Sustainable Business Models Beyond “Bitcoin Yield”

To justify and sustain premiums, treasury companies must develop scalable, fee-generating services anchored in BTC. Viable pathways include:

  1. Broker-Leverage Services
    Offering clients leveraged BTC exposure via margin or structured notes, generating fees on both sides of the trade.
  2. Liquidity Provision
    Acting as market makers on crypto exchanges, capturing bid-ask spreads while using on-balance-sheet BTC as inventory.
  3. Collateralized Lending
    Lending BTC or using BTC as collateral to underwrite loans, earning interest margin (e.g., BTC-backed corporate debt).
  4. Structured Products
    Designing derivatives or yield-bearing products (e.g., BTC-linked notes), charging structuring and management fees.

These lines of business rely on an active balance sheet—not merely holding BTC, but deploying it in financial transactions. They are scalable, capable of generating consistent revenue streams and justifying ongoing stock premiums.

The Risk of Premium Erosion

Our hypothetical chart illustrates how premiums can decay over a 12-month period lacking operational alpha:

See “Bitcoin Treasury Premium Erosion Over 12 Months” above.
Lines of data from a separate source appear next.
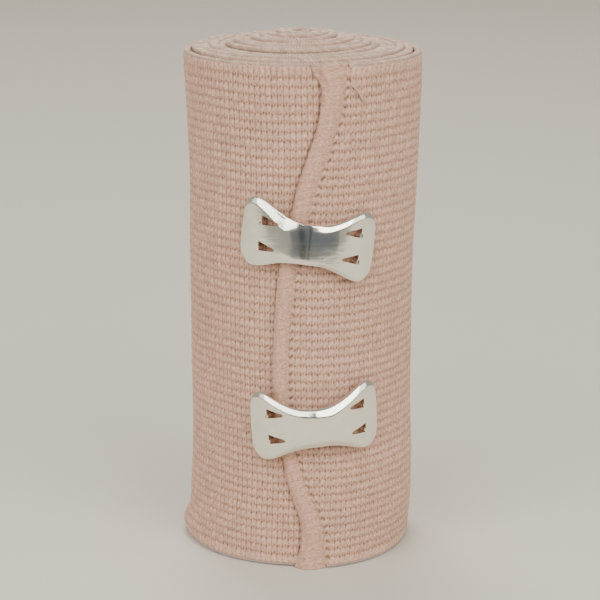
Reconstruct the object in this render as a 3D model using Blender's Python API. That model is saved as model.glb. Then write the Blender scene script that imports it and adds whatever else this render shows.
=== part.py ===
"""
Elastic bandage, rolled up and held by two clips.

One knitted band is wound into a roll that stands on its end. Its inner turns have slipped upwards a little, so
the top is a low dome and the foot is hollow under them. The free end stops at a wavy overlocked hem down the
front, and two bow-tie clips of bent aluminium sheet grip the band on both sides of it with small barbs.

Metres, +Z up. The origin is on the floor under the middle of the object, and the hem and clips face -Y.
Angles are wound in from the front of the roll towards +X, so one whole turn further in is the turn beneath.
"""

import math
from collections import namedtuple

import bmesh
import bpy
from mathutils import Vector

# The band and its roll
BAND_WIDTH = 0.100
ROLL_RADIUS = 0.0239
CORE_RADIUS = 0.0019
CLOTH_THICKNESS = 0.0013
TURN_GAP = 0.00035
TURN_PITCH = CLOTH_THICKNESS + TURN_GAP
HEM_THICKNESS = 0.0016
HEM_EDGE_SHARE = 0.8

# Room between pieces that touch
CLEARANCE = 0.0003

# The clips: a flat sheet first, then its holes and barbs
CLIP_LENGTH = 0.0267
CLIP_END_HEIGHT = 0.0134
CLIP_WAIST = 0.0076
CLIP_CORNER = 0.0025
CLIP_SHEET = 0.0005
CLIP_CROWN = 0.0010
CLIP_CROWN_AT_ENDS = 0.35
HOLE_LENGTH = 0.0034
HOLE_WIDTH = 0.0017
HOLE_SPACING = 0.0051
HOLE_BASE_DISTANCE = 0.0190
HOLE_OFFSET = 0.0003
HOLE_POINT_DROP = 0.0003
BARB_WIDTH = 0.0013
BARB_TIP_WIDTH = 0.0005
BARB_BITE = 0.0006
BARB_SETBACK = 0.0001
BARB_SPLAY = 0.25

# Rows up the band. Height, hem width and the place of the cut end, which runs round the roll to the right of
# the front, are shares of the band's width. The radius is a share of the roll's radius.
Row = namedtuple("Row", "height radius cut_end hem_width")
ROWS = (
    Row(height=0.00, radius=0.977, cut_end=0.056, hem_width=0.053),
    Row(height=0.10, radius=0.973, cut_end=0.045, hem_width=0.045),
    Row(height=0.20, radius=0.962, cut_end=0.004, hem_width=0.035),
    Row(height=0.30, radius=0.954, cut_end=-0.012, hem_width=0.032),
    Row(height=0.50, radius=0.957, cut_end=-0.012, hem_width=0.036),
    Row(height=0.75, radius=0.974, cut_end=0.028, hem_width=0.040),
    Row(height=1.00, radius=1.000, cut_end=0.089, hem_width=0.054),
)

# How far the inner turns have slipped upwards, as a share of the band's width, by turns in from the free end
Slip = namedtuple("Slip", "turns_in rise")
SLIPS = (
    Slip(turns_in=0.0, rise=0.000),
    Slip(turns_in=0.9, rise=0.000),
    Slip(turns_in=1.3, rise=0.004),
    Slip(turns_in=5.8, rise=0.014),
    Slip(turns_in=6.2, rise=0.018),
    Slip(turns_in=8.3, rise=0.023),
    Slip(turns_in=10.3, rise=0.031),
    Slip(turns_in=12.3, rise=0.036),
    Slip(turns_in=14.0, rise=0.037),
)

# The clips. Their height, their place round the roll to the right of the front, how far they bow off the hem and
# how far their middle sags below their ends are shares of the band's width.
Clip = namedtuple("Clip", "name height beside_front bow sag tilt_degrees")
CLIPS = (
    Clip(name="clip_upper", height=0.666, beside_front=0.016, bow=-0.001, sag=0.0055, tilt_degrees=-8.5),
    Clip(name="clip_lower", height=0.307, beside_front=0.030, bow=0.003, sag=0.0075, tilt_degrees=5.3),
)

# Facets
OUTER_TURNS = 7
OUTER_STEP = math.tau / 32
INNER_STEP = math.tau / 16
WAVE_FADE = math.tau / 4
HEM_COLUMNS = 4
CLIP_COLUMNS = 20
CLIP_ROWS = 6


def mixed(table, column, value, at):
    """The value of one column of a table, mixed evenly between the rows on both sides of a place."""
    places = [getattr(row, column) for row in table]
    values = [getattr(row, value) for row in table]
    if at <= places[0]:
        return values[0]
    for index in range(1, len(table)):
        if at <= places[index]:
            share = (at - places[index - 1]) / (places[index] - places[index - 1])
            return values[index - 1] + share * (values[index] - values[index - 1])
    return values[-1]


def by_height(value, height):
    """A value of the rows table at a height given in metres."""
    return mixed(ROWS, "height", value, height / BAND_WIDTH)


def turn_count():
    """Turns that the band makes between the free end and the core."""
    return (ROLL_RADIUS - CLOTH_THICKNESS - CORE_RADIUS) / TURN_PITCH


def inner_face(angle, height):
    """Radius of the band's inner face at an angle wound in from the front."""
    at_the_top = ROLL_RADIUS - CLOTH_THICKNESS - TURN_PITCH * angle / math.tau
    return at_the_top * by_height("radius", height)


def outer_face(angle, height):
    """Radius of the band's outer face at an angle wound in from the front."""
    return inner_face(angle, height) + CLOTH_THICKNESS


def rise(angle):
    """How far the band has slipped upwards at an angle wound in from the front."""
    return BAND_WIDTH * mixed(SLIPS, "turns_in", "rise", angle / math.tau)


def cut_end_angle(height):
    """Angle at which the band is cut off at its free end."""
    return by_height("cut_end", height) * BAND_WIDTH / outer_face(0.0, height)


def hem_right_angle(height):
    """Angle of the hem's right edge, clear of the cut end."""
    return cut_end_angle(height) - CLEARANCE / outer_face(0.0, height)


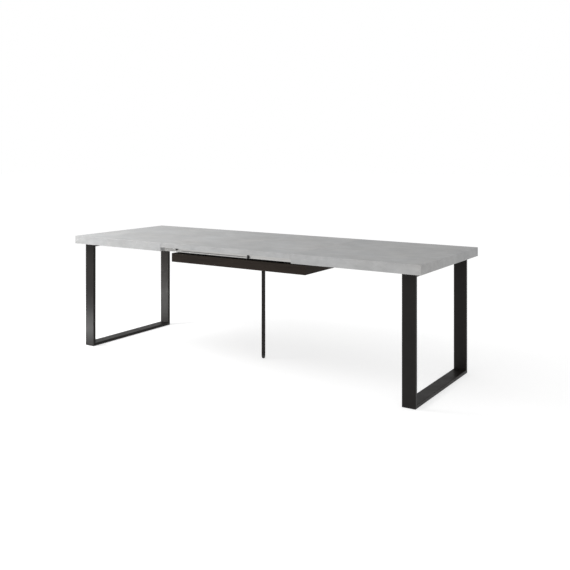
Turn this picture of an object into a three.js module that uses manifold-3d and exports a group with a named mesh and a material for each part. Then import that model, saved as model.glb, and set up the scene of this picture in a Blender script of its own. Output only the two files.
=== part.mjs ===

Absent business execution, market arbitrageurs will exploit the premium, driving it toward NAV. Once premiums compress, share prices could collapse, triggering margin calls or debt covenants—and a possible fire sale of BTC.

Conclusion

While Bitcoin treasury companies have captured headlines—and capital—through aggressive BTC accumulation, “buy and hold” strategies alone do not constitute a sustainable business plan. Without operational alpha—value-added services such as brokerage, liquidity provision, lending, or structured products—stock premiums are vulnerable to erosion. As regulatory clarity (e.g., Crypto Week legislation) and institutional adoption boost Bitcoin’s narrative, only companies that deploy their BTC in scalable, fee-generating activities will justify premium valuations and emerge as the sector’s long-term winners.